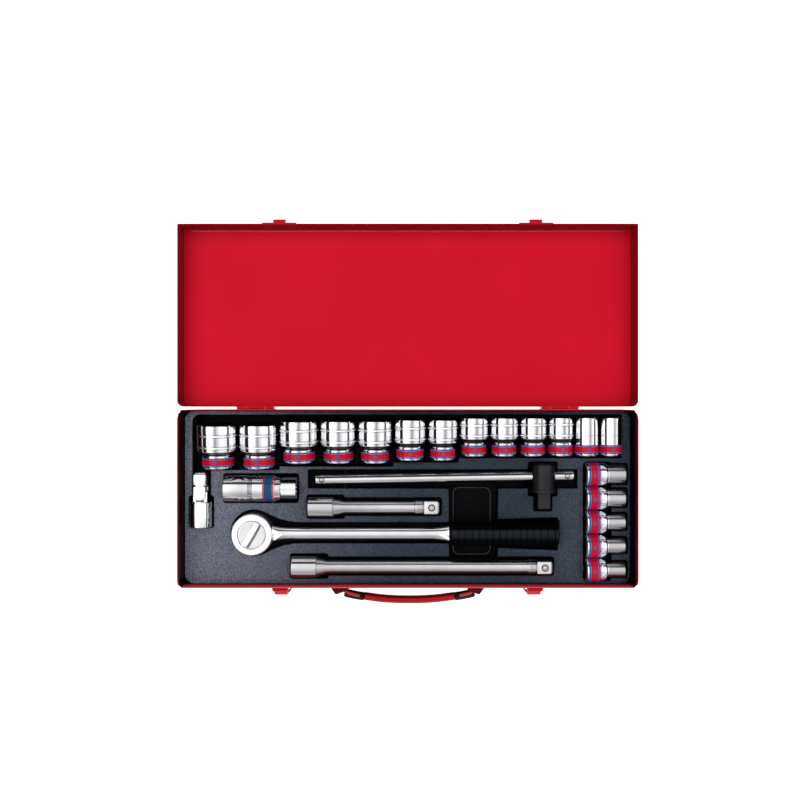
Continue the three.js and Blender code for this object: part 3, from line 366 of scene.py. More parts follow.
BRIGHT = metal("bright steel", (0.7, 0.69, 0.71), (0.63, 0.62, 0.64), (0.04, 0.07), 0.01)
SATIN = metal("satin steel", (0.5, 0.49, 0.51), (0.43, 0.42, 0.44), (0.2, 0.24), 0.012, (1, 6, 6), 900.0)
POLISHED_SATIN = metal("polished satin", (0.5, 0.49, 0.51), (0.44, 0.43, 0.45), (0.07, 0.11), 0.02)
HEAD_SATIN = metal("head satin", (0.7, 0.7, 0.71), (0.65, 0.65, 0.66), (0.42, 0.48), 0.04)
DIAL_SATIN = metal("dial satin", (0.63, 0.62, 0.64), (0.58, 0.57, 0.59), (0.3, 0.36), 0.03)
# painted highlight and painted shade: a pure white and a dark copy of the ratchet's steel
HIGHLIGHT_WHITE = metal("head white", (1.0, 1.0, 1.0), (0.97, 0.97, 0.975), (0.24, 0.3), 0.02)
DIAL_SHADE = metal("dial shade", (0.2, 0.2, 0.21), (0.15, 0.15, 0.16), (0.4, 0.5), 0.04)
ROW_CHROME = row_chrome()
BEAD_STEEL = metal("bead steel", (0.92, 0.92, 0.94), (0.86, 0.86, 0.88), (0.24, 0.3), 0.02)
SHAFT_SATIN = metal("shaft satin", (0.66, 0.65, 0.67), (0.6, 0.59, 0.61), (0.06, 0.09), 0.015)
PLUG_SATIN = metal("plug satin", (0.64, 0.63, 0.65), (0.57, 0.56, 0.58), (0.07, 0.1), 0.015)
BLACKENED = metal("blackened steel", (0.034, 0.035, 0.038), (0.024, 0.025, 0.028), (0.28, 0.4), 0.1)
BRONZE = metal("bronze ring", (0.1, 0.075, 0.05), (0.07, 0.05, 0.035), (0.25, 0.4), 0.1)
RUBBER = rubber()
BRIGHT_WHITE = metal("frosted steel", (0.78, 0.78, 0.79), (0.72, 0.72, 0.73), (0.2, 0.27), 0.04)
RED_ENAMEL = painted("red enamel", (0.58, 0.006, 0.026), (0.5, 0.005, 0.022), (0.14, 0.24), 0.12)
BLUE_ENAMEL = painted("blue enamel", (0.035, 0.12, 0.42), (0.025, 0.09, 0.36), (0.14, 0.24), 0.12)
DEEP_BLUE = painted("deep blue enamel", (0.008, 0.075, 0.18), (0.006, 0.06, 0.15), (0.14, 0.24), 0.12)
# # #
[The exercise] The whole listing above needs to be written out again exactly.

[Output of the exercise]
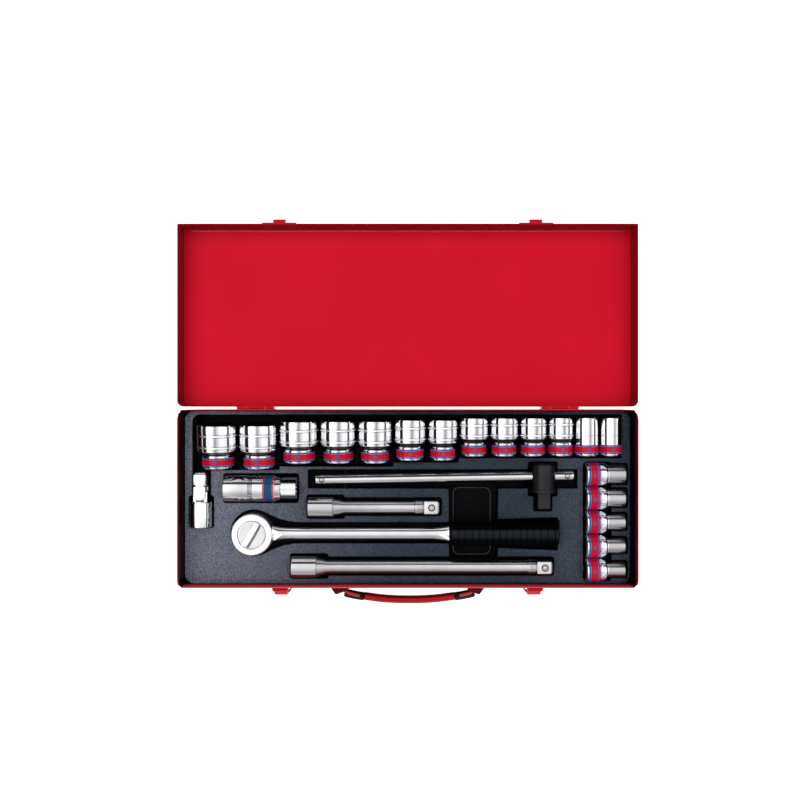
Continue the three.js and Blender code for this object: part 3, from line 366 of scene.py. More parts follow.
BRIGHT = metal("bright steel", (0.7, 0.69, 0.71), (0.63, 0.62, 0.64), (0.04, 0.07), 0.01)
SATIN = metal("satin steel", (0.5, 0.49, 0.51), (0.43, 0.42, 0.44), (0.2, 0.24), 0.012, (1, 6, 6), 900.0)
POLISHED_SATIN = metal("polished satin", (0.5, 0.49, 0.51), (0.44, 0.43, 0.45), (0.07, 0.11), 0.02)
HEAD_SATIN = metal("head satin", (0.7, 0.7, 0.71), (0.65, 0.65, 0.66), (0.42, 0.48), 0.04)
DIAL_SATIN = metal("dial satin", (0.63, 0.62, 0.64), (0.58, 0.57, 0.59), (0.3, 0.36), 0.03)
# painted highlight and painted shade: a pure white and a dark copy of the ratchet's steel
HIGHLIGHT_WHITE = metal("head white", (1.0, 1.0, 1.0), (0.97, 0.97, 0.975), (0.24, 0.3), 0.02)
DIAL_SHADE = metal("dial shade", (0.2, 0.2, 0.21), (0.15, 0.15, 0.16), (0.4, 0.5), 0.04)
ROW_CHROME = row_chrome()
BEAD_STEEL = metal("bead steel", (0.92, 0.92, 0.94), (0.86, 0.86, 0.88), (0.24, 0.3), 0.02)
SHAFT_SATIN = metal("shaft satin", (0.66, 0.65, 0.67), (0.6, 0.59, 0.61), (0.06, 0.09), 0.015)
PLUG_SATIN = metal("plug satin", (0.64, 0.63, 0.65), (0.57, 0.56, 0.58), (0.07, 0.1), 0.015)
BLACKENED = metal("blackened steel", (0.034, 0.035, 0.038), (0.024, 0.025, 0.028), (0.28, 0.4), 0.1)
BRONZE = metal("bronze ring", (0.1, 0.075, 0.05), (0.07, 0.05, 0.035), (0.25, 0.4), 0.1)
RUBBER = rubber()
BRIGHT_WHITE = metal("frosted steel", (0.78, 0.78, 0.79), (0.72, 0.72, 0.73), (0.2, 0.27), 0.04)
RED_ENAMEL = painted("red enamel", (0.58, 0.006, 0.026), (0.5, 0.005, 0.022), (0.14, 0.24), 0.12)
BLUE_ENAMEL = painted("blue enamel", (0.035, 0.12, 0.42), (0.025, 0.09, 0.36), (0.14, 0.24), 0.12)
DEEP_BLUE = painted("deep blue enamel", (0.008, 0.075, 0.18), (0.006, 0.06, 0.15), (0.14, 0.24), 0.12)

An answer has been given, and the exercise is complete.